INSTRUCTIONS FOR THE TASK -
What follows is a block of records; restate each one word for word.

(Records that describe objects)
[start]

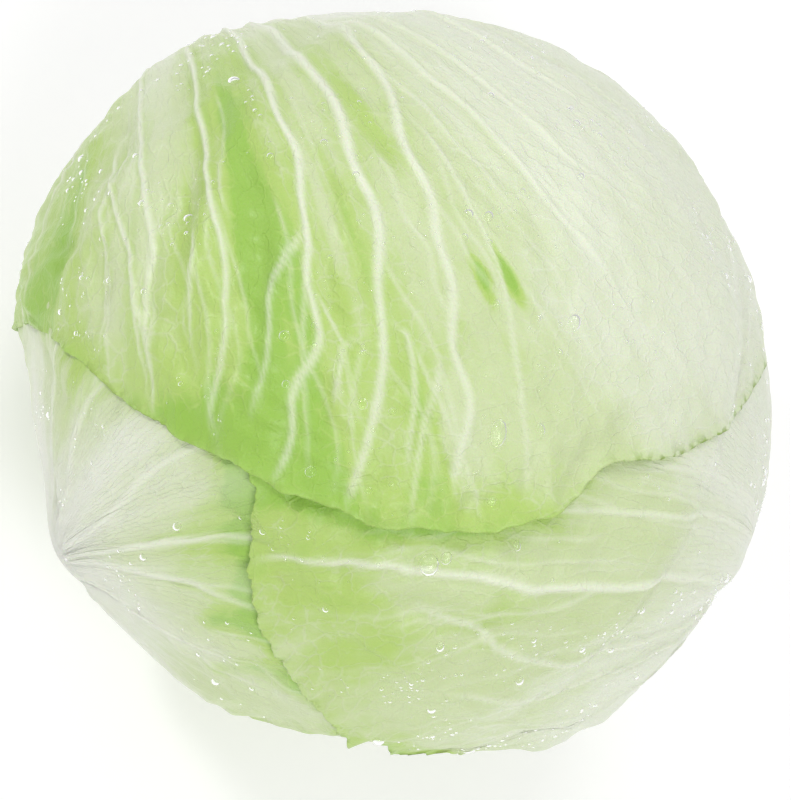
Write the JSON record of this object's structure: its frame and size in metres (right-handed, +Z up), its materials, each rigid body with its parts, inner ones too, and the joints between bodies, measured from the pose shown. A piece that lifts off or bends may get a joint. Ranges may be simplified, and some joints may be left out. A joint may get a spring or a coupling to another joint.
{
  "type": "cabbage head",
  "caption": "Head of white cabbage standing on its cut stem: overlapping wrapper leaves with thick ribs folded around a tight heart.",
  "frame": {"origin": "centre of the flat cut face of the stem, which the head rests on", "axes": "+Z up from the cut face through the crown; +X and +Y across the head, with the outermost leaf's rib on the +Y side, a little towards -X"},
  "size_m": [0.1713, 0.1734, 0.1445],
  "materials": {
    "outer_leaf": "waxy satin, green with pale veins, wet with drops",
    "wrapper_leaf": "waxy satin, pale green with white ribs",
    "heart_leaf": "smooth, yellowish white",
    "stem": "matt, fibrous, off-white"
  },
  "bodies": {
    "root": {"stem": "stem", "heart": "heart_leaf", "leaf_7": "wrapper_leaf", "leaf_6": "wrapper_leaf", "leaf_5": "wrapper_leaf", "leaf_4": "wrapper_leaf", "leaf_3": "outer_leaf", "leaf_2": "outer_leaf", "leaf_1": "outer_leaf"}
  },
  "joints": []
}
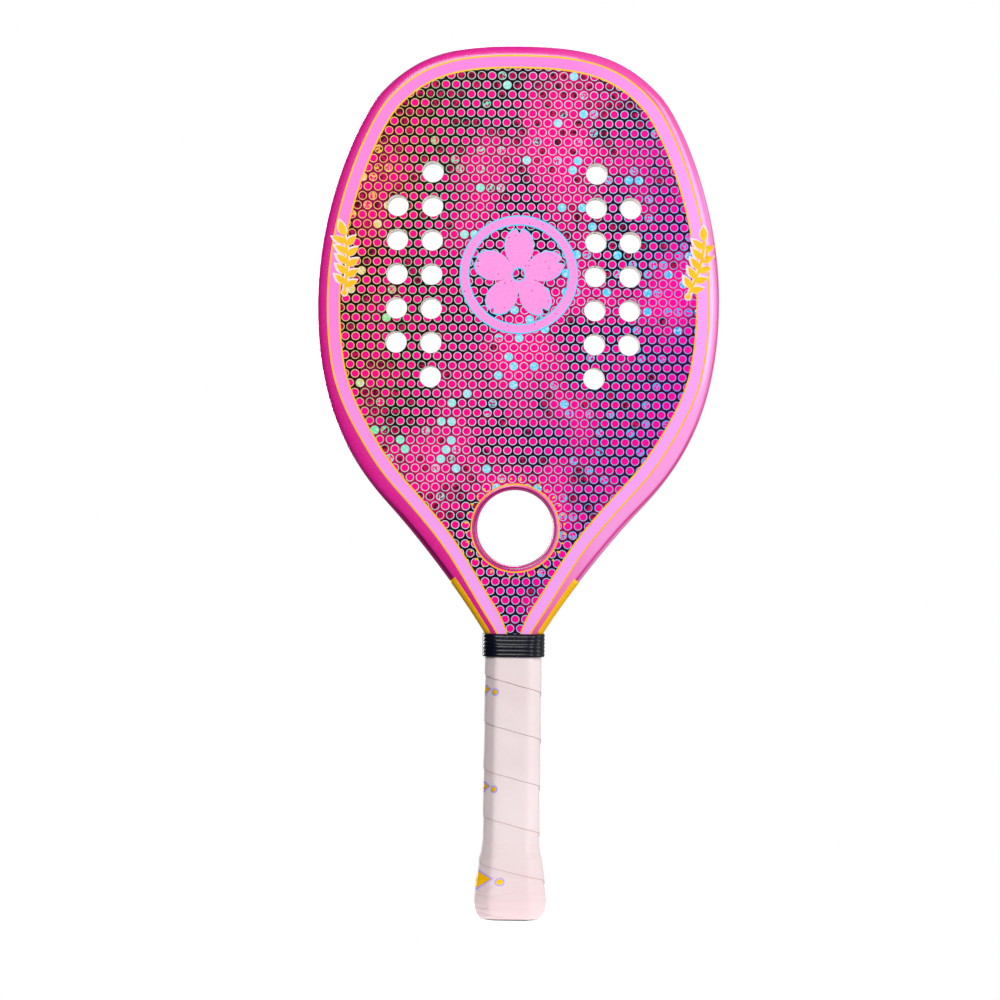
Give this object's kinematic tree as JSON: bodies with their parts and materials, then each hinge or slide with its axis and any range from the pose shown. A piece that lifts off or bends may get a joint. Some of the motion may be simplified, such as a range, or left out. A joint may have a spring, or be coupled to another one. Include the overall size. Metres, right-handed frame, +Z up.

[end]

OUTPUT -
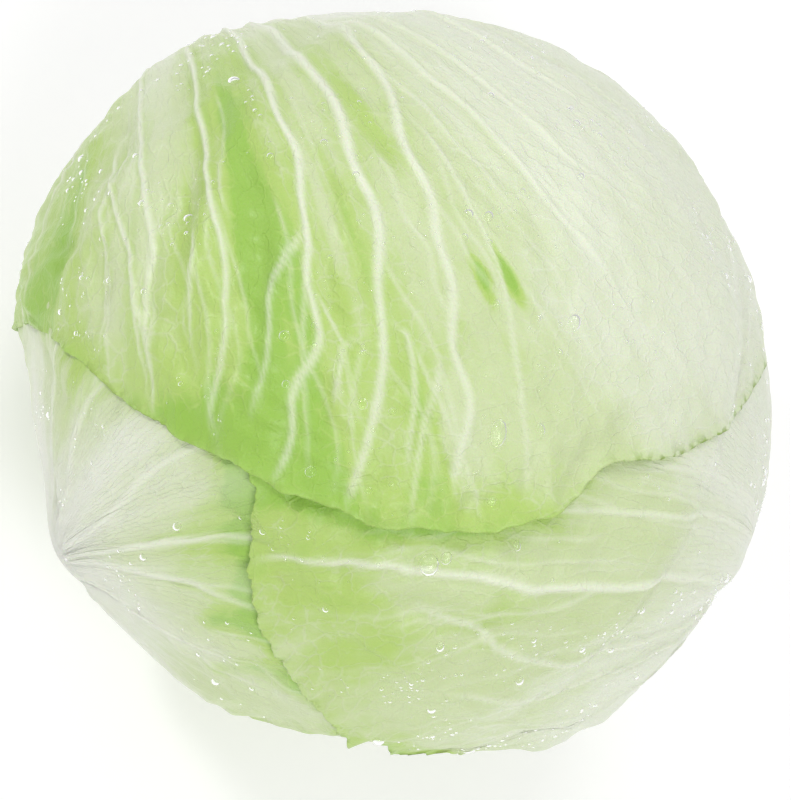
Write the JSON record of this object's structure: its frame and size in metres (right-handed, +Z up), its materials, each rigid body with its parts, inner ones too, and the joints between bodies, measured from the pose shown. A piece that lifts off or bends may get a joint. Ranges may be simplified, and some joints may be left out. A joint may get a spring or a coupling to another joint.
{
  "type": "cabbage head",
  "caption": "Head of white cabbage standing on its cut stem: overlapping wrapper leaves with thick ribs folded around a tight heart.",
  "frame": {"origin": "centre of the flat cut face of the stem, which the head rests on", "axes": "+Z up from the cut face through the crown; +X and +Y across the head, with the outermost leaf's rib on the +Y side, a little towards -X"},
  "size_m": [0.1713, 0.1734, 0.1445],
  "materials": {
    "outer_leaf": "waxy satin, green with pale veins, wet with drops",
    "wrapper_leaf": "waxy satin, pale green with white ribs",
    "heart_leaf": "smooth, yellowish white",
    "stem": "matt, fibrous, off-white"
  },
  "bodies": {
    "root": {"stem": "stem", "heart": "heart_leaf", "leaf_7": "wrapper_leaf", "leaf_6": "wrapper_leaf", "leaf_5": "wrapper_leaf", "leaf_4": "wrapper_leaf", "leaf_3": "outer_leaf", "leaf_2": "outer_leaf", "leaf_1": "outer_leaf"}
  },
  "joints": []
}
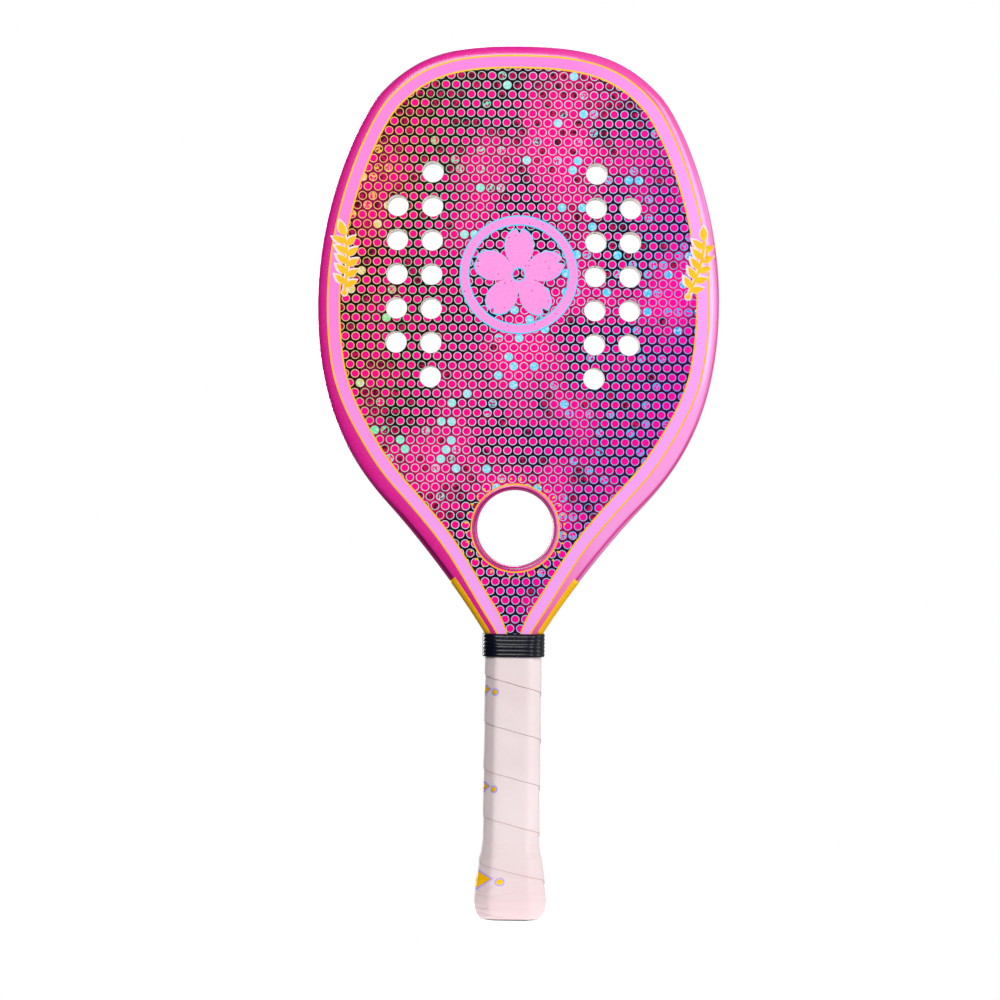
Give this object's kinematic tree as JSON: bodies with their parts and materials, then each hinge or slide with its axis and any range from the pose shown. A piece that lifts off or bends may get a joint. Some of the motion may be simplified, such as a range, or left out. A joint may have a spring, or be coupled to another one. Include the overall size. Metres, right-handed frame, +Z up.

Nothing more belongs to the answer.